Hurchalla v. Homeowners Choice Property & Casualty Insurance Company, Inc., Case Nos. 4D18-2740 and 4D18-2935 (Fla. 4th DCA 2019).

An insurer may estopped from later denying a defense even where the policy does not cover the claim where the insurer defends the insured and the insured has been prejudiced by the insurer’s assumption of the insured’s defense.

Cabrera v. U.S. Bank National Association, Case No. 4D18-3537 (Fla. 4th DCA 2019).

An order dismissing a counterclaim seeking class certification of alleged foreclosure damages is, in effect, an order denying class certification under Florida Rule of Appellate Procedure 9.130(a)(3)(C)(vi) and is immediately appealable.

Mahinbakht v. Mahinbakht, Case No. 4D18-3614 (Fla. 4th DCA 2019).

Residence in Florida alone is not a basis to deny a Motion for Forum Non Conveniens.
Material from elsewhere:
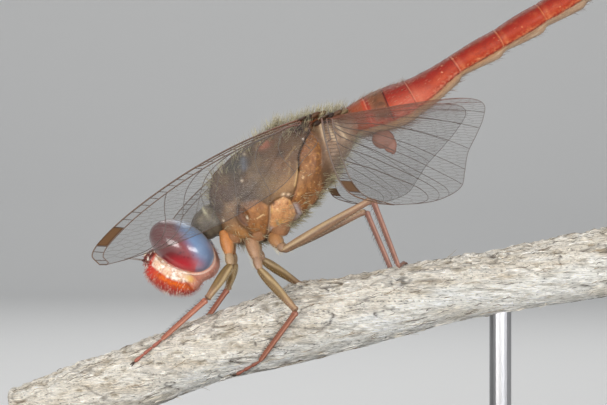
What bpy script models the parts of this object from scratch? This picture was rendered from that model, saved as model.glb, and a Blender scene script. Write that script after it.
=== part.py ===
"""Male red darter-type dragonfly gripping a cut length of dry stem on a plain display stand.

Lengths below are in millimetres and are turned into metres by MM.
The insect faces -X, its left side is -Y, and the body is tipped head down.
The origin is the centre of the underside of the stand's base.
"""
import bpy
import bmesh
import math
from mathutils import Matrix, Vector

MM = 0.001
GAP = 0.03

# ---- body attitude -------------------------------------------------------
BODY_PITCH = math.radians(33.0)
BODY_AT = (-2.14, 22.12)
HEAD_BOW = math.radians(59.0)
HEAD_AT = (-7.65, 17.83)

# ---- thorax: distance back along the axis, top, underside, half width -----
THORAX = (
    (-4.15, 0.20, -1.40, 0.55), (-3.75, 1.45, -2.10, 1.35), (-2.80, 2.45, -2.85, 2.10),
    (-1.40, 2.80, -3.20, 2.55), (0.30, 3.10, -3.30, 2.75), (1.60, 3.38, -3.00, 2.75),
    (2.80, 3.15, -2.55, 2.55), (4.00, 2.75, -2.00, 2.25), (5.20, 2.38, -1.30, 1.85),
    (6.20, 2.02, -0.60, 1.48), (6.70, 1.70, -0.30, 1.25),
)
THORAX_SQUARENESS = 2.4
NECK_AT = (-4.55, 0.10)
NECK = ((-0.9, 0.75), (-0.5, 1.15), (0.0, 1.35), (0.5, 1.3), (0.9, 1.0))

# ---- abdomen: axis x, axis z, half height, half width ---------------------
ABDOMEN_JOINTS = (
    (2.75, 26.20, 1.20, 1.25), (3.94, 26.52, 1.34, 1.32), (7.01, 27.74, 1.17, 1.14),
    (9.80, 29.74, 0.74, 0.90), (12.56, 31.37, 0.74, 0.96), (15.25, 33.00, 0.76, 1.04),
    (17.82, 34.54, 0.76, 1.08), (20.00, 35.82, 0.75, 1.04), (21.41, 36.65, 0.70, 0.92),
    (22.37, 37.22, 0.62, 0.76), (22.94, 37.54, 0.52, 0.60),
)
SEGMENT_BULGE = (0.0, 0.10, -0.04, 0.07, 0.07, 0.06, 0.06, 0.04, 0.02, 0.0)
CERCUS_LENGTH = 1.05
CERCUS_RADIUS = 0.25
GENITAL_LOBE_AT = (5.22, 24.78)

# ---- head, in its own frame: forward, up, half sizes -----------------------
EYE_CENTRE = (-0.33, 1.42, 0.26)
EYE_AXES = (1.46, 1.64, 2.24)
SKULL_CENTRE = (-0.05, 0.0, -0.35)
SKULL_AXES = (1.68, 2.14, 2.30)
FACE_CENTRE = (1.28, 0.0, -0.05)
FACE_AXES = (1.62, 1.62, 2.15)
FACE_CUT = 1.30
ANTENNA_LENGTH = 1.7
ANTENNA_RADIUS = 0.26

# ---- legs: x, y out from the middle, z, radius -----------------------------
LEG_FORE_LEFT = (
    (-5.00, 0.60, 19.20, 0.48), (-4.60, 1.45, 17.05, 0.36), (-6.05, 2.60, 14.95, 0.32),
    (-8.99, 1.50, 12.36, 0.26), (-10.66, 2.10, 11.05, 0.25),
)
LEG_FORE_RIGHT = (
    (-5.00, 0.60, 19.20, 0.48), (-4.45, 1.45, 17.05, 0.36), (-4.95, 2.75, 15.35, 0.32),
    (-7.05, 2.28, 12.62, 0.26), (-8.10, 2.50, 11.20, 0.25),
)
LEG_MID_LEFT = (
    (-3.40, 0.80, 18.90, 0.50), (-2.80, 1.85, 16.80, 0.38), (-0.42, 3.55, 14.25, 0.32),
    (-2.72, 2.25, 10.75, 0.26), (-4.13, 1.50, 9.70, 0.25),
)
LEG_MID_RIGHT = (
    (-3.40, 0.80, 18.90, 0.50), (-2.70, 1.85, 17.30, 0.38), (-0.15, 3.30, 15.55, 0.32),
    (-1.20, 2.85, 12.30, 0.26), (-2.30, 2.25, 10.90, 0.25),
)
LEG_HIND_LEFT = (
    (-1.95, 0.90, 18.90, 0.50), (-1.30, 1.95, 17.95, 0.38), (4.26, 4.20, 21.22, 0.32),
    (6.02, 1.10, 17.05, 0.26), (6.40, -0.20, 17.35, 0.25), (6.85, -1.60, 16.85, 0.25),
)
LEG_HIND_RIGHT = (
    (-1.95, 0.90, 18.90, 0.50), (-1.30, 1.95, 17.95, 0.38), (4.15, 4.20, 20.45, 0.32),
    (5.90, 2.30, 16.30, 0.26), (6.85, 2.60, 15.20, 0.25),
)
KNEE_ROUND = 0.35

# ---- wings: share of the length, then the edge's distance from the spar ----
WING_THICKNESS = 0.52
LEADING_EDGE = ((0.0, 0.0), (0.75, 0.0), (0.9, 0.25), (0.96, 0.7), (1.0, 1.7))
FORE_EDGE = (
    (0.0, 1.0), (0.04, 1.6), (0.09, 2.7), (0.18, 3.8), (0.35, 5.2), (0.55, 6.6),
    (0.7, 6.7), (0.82, 6.1), (0.92, 4.7), (0.98, 3.0), (1.0, 2.1),
)
HIND_EDGE = (
    (0.0, 2.0), (0.015, 4.0), (0.04, 7.2), (0.09, 9.1), (0.17, 9.8), (0.3, 9.4),
    (0.45, 8.5), (0.6, 7.5), (0.75, 6.8), (0.86, 6.2), (0.94, 5.0), (0.98, 3.8), (1.0, 2.4),
)
FORE_WING = dict(root=(-0.22, 1.15, 26.20), length=28.9, sweep=29.3, droop=-5.4,
                 pitch=38.0, curl=7.0, twist=-11.2)
HIND_WING = dict(root=(1.18, 1.40, 26.30), length=27.0, sweep=4.6, droop=7.4,
                 pitch=22.3, curl=3.1, twist=14.4)
WING_SPAN_STEPS = (0.0, 0.015, 0.04, 0.09, 0.17, 0.26, 0.36, 0.46, 0.56, 0.66, 0.76, 0.85,
                   0.92, 0.97, 1.0)
WING_CHORD_STEPS = 5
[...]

Kelly v. Duggan, Case No. 1D17-3618 (Fla. 1st DCA 2019

Condominium association assessments are a “consumer debt” under the Florida Consumer Collection Practices Act, Florida Statutes section 559.55 – .785; conflict certified with Bryan v. Clayton, 698 So. 2d 1236 (Fla. 5th DCA 1997), rev. denied, 707 So. 2d 1123 (Fla. 1998), cert. denied, 524 U.S. 933 (1998).

Chapman v. Town of Redington Beach, Case No. 2D16-5263 (Fla. 2d DCA 2019).

A property owner suing an adjoining property owner for violation of municipal ordinances must show special damages but may – by virtue of their proximity to the violation – be peculiarly and sufficiently affected by the violation to have suffered special damages notwithstanding the injuries might be described as similar to other community members.

Systemax, Inc. v. Fiorentino, Case No. 3D17-2722 (Fla. 3d DCA 2019).

The victim of a federal crime may, under 18 U.S.C. § 3664 (m)(1)(B), record but cannot enforce a federal restitution order.